For the last few _Once Upon the Internet _posts in our monthly series, I shared some "complete" recordings I downloaded from now defunct sites. Today's share is from the old _Public Domain Classic_ site, but borrows from two separate recordings.

As I stated not so long ago on a post, when we think of *Schubert*, we think lieder and other intimate settings and not necessarily of symphonies. That having been said, Schubert did leave us 12 works (many of them fragmentary) that are in the symphonic form, and eight of hem (including the "Unfinished") are part of the repertoire, though some get performed mire often than others.

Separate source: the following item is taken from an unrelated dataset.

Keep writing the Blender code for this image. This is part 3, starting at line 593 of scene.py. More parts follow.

Among the more performed, we find the two symphonies in C Major - the sixth and ninth - are among my favourites. The sixth sometimes called "little" C Major to distinguish it from the more ambitious ninth is not "little"a t all. It is very much in the classical vein - in the form pioneered by *Haydn *and perfected by *Mozart *that *Beethoven *had set about shattering when Schubert was still a nursing infant.

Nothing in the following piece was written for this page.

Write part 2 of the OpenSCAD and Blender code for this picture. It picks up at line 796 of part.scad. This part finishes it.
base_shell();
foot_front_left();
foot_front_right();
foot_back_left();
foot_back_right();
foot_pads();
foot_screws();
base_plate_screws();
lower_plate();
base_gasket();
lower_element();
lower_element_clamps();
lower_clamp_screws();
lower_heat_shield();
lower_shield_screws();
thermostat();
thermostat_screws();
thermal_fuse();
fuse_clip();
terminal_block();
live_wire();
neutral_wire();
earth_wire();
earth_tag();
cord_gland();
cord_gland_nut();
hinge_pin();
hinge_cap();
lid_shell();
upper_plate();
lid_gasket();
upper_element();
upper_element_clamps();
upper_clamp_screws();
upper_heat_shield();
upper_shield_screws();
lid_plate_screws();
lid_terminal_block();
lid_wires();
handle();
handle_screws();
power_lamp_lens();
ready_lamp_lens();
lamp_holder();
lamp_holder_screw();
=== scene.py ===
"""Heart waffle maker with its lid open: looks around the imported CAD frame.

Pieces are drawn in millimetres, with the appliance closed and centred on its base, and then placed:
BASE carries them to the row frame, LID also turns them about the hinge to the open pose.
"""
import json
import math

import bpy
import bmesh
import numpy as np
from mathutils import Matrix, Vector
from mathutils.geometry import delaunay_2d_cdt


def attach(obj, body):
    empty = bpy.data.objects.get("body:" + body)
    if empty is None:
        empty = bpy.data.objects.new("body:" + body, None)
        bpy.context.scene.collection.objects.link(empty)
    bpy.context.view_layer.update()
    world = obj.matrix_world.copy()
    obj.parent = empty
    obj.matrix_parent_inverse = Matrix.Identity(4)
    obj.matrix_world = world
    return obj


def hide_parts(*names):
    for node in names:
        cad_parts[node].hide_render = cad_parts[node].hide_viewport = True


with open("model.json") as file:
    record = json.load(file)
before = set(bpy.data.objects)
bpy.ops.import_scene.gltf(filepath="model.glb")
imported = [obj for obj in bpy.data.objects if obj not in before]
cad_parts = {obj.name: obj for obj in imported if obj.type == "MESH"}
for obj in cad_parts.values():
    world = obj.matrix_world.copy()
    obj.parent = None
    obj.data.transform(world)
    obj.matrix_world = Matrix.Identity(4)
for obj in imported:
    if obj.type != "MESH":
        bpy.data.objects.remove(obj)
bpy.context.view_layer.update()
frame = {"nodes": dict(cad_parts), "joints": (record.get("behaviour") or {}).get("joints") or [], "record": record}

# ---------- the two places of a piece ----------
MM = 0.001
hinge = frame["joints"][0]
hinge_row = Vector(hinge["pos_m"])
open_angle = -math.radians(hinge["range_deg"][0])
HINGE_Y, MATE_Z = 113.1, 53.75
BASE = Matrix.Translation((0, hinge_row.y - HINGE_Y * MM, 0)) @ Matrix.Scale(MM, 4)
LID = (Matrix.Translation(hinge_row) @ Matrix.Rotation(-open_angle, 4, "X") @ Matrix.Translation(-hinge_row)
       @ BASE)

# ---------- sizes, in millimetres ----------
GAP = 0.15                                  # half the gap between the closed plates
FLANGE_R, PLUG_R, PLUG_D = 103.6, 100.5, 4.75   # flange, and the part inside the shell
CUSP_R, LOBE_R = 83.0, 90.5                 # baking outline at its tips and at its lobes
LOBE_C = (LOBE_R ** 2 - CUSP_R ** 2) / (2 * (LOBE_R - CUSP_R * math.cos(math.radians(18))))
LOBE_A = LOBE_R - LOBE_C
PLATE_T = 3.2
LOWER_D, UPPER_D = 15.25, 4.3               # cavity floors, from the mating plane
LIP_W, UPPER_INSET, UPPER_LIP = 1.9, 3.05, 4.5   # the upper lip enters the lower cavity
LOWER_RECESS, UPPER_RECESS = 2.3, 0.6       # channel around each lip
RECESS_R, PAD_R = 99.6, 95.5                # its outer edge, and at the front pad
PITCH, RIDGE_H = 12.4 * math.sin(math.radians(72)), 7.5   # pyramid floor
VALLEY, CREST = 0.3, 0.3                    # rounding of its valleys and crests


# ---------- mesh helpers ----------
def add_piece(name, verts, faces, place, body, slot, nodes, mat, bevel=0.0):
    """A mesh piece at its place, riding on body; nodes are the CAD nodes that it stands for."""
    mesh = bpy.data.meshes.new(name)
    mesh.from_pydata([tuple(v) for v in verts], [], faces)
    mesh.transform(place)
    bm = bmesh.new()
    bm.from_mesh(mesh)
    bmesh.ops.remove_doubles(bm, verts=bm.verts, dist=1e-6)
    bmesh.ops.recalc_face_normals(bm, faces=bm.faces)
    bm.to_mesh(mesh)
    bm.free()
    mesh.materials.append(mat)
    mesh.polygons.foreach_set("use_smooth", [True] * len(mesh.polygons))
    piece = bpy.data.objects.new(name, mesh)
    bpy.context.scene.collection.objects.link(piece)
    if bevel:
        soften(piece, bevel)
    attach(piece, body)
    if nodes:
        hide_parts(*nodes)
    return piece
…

That Franz Schubert, as a young man still learning his craft, was more influenced by the music of Haydn and Mozart than by the symphonies of Beethoven (just then reaching their stride) is readily apparent in his early orchestral works; the Symphony No. 4 in C minor, D. 417 (the "Tragic" Symphony, as Schubert called it), composed during the spring of 1816, is no exception. Despite the frequent comparisons made between this work and Beethoven's famous symphony in the same key, it is difficult to think of another symphonic work from the 1810s that more completely ignores Beethoven's special contributions to dramatic orchestral writing.

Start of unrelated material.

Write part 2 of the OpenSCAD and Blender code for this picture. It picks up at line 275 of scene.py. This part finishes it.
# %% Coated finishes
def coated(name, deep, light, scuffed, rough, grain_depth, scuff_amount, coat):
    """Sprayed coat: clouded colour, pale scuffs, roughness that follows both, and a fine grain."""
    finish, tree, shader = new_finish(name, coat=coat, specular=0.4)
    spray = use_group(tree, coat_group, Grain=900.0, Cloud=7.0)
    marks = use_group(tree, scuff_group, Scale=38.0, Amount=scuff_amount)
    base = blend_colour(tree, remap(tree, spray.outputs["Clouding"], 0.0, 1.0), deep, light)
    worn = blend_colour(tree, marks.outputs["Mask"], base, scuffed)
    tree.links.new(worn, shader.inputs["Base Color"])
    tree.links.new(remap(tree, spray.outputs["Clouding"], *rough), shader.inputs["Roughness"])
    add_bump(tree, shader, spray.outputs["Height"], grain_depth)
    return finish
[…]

The performances I chose are in good hands - Igor Markevitch studied composition under Nadia Boulanger and in spite of relative success as a composer early on, he is best remembered as a conductor, best known for his performance of the Russian repertoire and twentieth century music. He had a quick temper, reflected in his music in sharp emotional shifts, yet the music was meticulously prepared and nearly always followed the composer's directions with exceptional care. In the late 1990s, his recordings came back into demand in re-release, and even his compositions were finding a small but interested market and were praised anew for their originality.








Sir Thomas Beecham, known as a promoter of classical music in Brutain and as an orchestra builder. In 1932, Beecham, dissatisfied with the standards of the orchestral scene, founded the London Philharmonic Orchestra, staffing it with the finest players. It quickly became a top-rank ensemble and successfully toured the Continent.

Both conductors are featured today in vintage recordings.

Happy Listening!

*Franz SCHUBERT (1797-1828)*
Symphony No.4 in C Minor, D.417 ('Tragic') 
Berliner Philharmoniker
Igor Markevitch, conducting

Symphony No.6 in C Major, D.589 ('Little C Major') 
London Philharmonic Orchestra 
Sir Thomas Beecham, conducting

_Internet Archive_ URL - https://archive.org/details/04SymphonyNo.6InCMajorLittl


----------